Leverkusens 2:1-Sieg gegen St. Pauli„Wir gewinnen wieder die dreckigen Dinger“
In den letzten Spielminuten besann sich Bayer 04 Leverkusen auf brachiale Methoden: Die Bälle hoch und weit aus der eigenen Hälfte befördern, um das Ergebnis irgendwie über die Zeit zu bringen. Schön anzusehen war es nicht mehr – aber effektiv. Denn die Werkself setzte sich am Samstag trotz zittriger Knie in der Schlussviertelstunde 2:1 (2:0) gegen den FC St. Pauli durch, feierte den fünften Sieg in Serie und rückte dank des Patzers von Eintracht Frankfurt gegen Augsburg (2:2) bis auf einen Punkt an den Tabellenzweiten aus Hessen heran. Das Spiel seiner Mannschaft sei „nicht spektakulär“ gewesen, resümierte Trainer Xabi Alonso, „aber wir waren intelligenter“.
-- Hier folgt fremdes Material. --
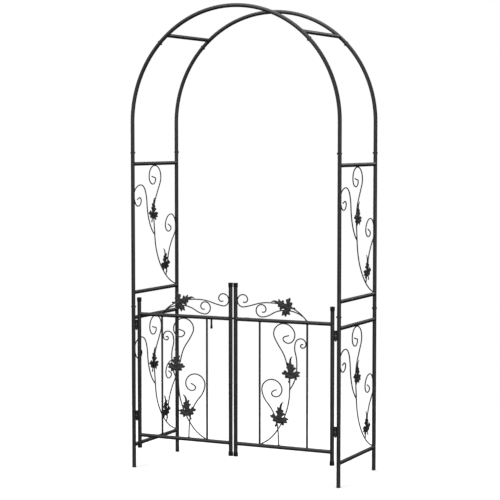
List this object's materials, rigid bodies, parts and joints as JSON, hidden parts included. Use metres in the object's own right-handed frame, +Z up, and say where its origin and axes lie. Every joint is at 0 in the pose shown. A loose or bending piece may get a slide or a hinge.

Mit seinem Fazit wollte der Spanier nicht die Intelligenz der kampfstarken Gäste aus Hamburg anzweifeln, vielmehr war es ein Vergleich mit dem Auftritt der eigenen Mannschaft vom 5. Oktober, als Bayer 04 gegen Aufsteiger Holstein Kiel eine frühe 2:0-Führung recht kläglich hergeschenkt hatte und am Ende frustriert ein 2:2 akzeptieren musste. „Nach Kiel haben wir darüber gesprochen, wie man mit mehr Intelligenz spielen kann“, berichtete Xabi Alonso, bislang habe seine Mannschaft „in solchen Situationen nicht viele gute Erfahrungen gemacht.“
Hinter Bayer 04 Leverkusen liegt ein erfolgreicher Lernprozess
Das änderte sich am Samstagnachmittag in der ausverkauften Bay-Arena. Hinter dem durchwachsen in die Saison gestarteten Double-Sieger liegt ein offenbar erfolgreicher Lernprozess, dass man sich auch ohne gigantische Erfolgsserie im Rücken und ohne Aussicht auf die ersten Titel wie ein Spitzenteam präsentieren kann. „Wir gewinnen wieder die dreckigen Dinger“, brachte es Mittelfeldspieler Robert Andrich auf den Punkt.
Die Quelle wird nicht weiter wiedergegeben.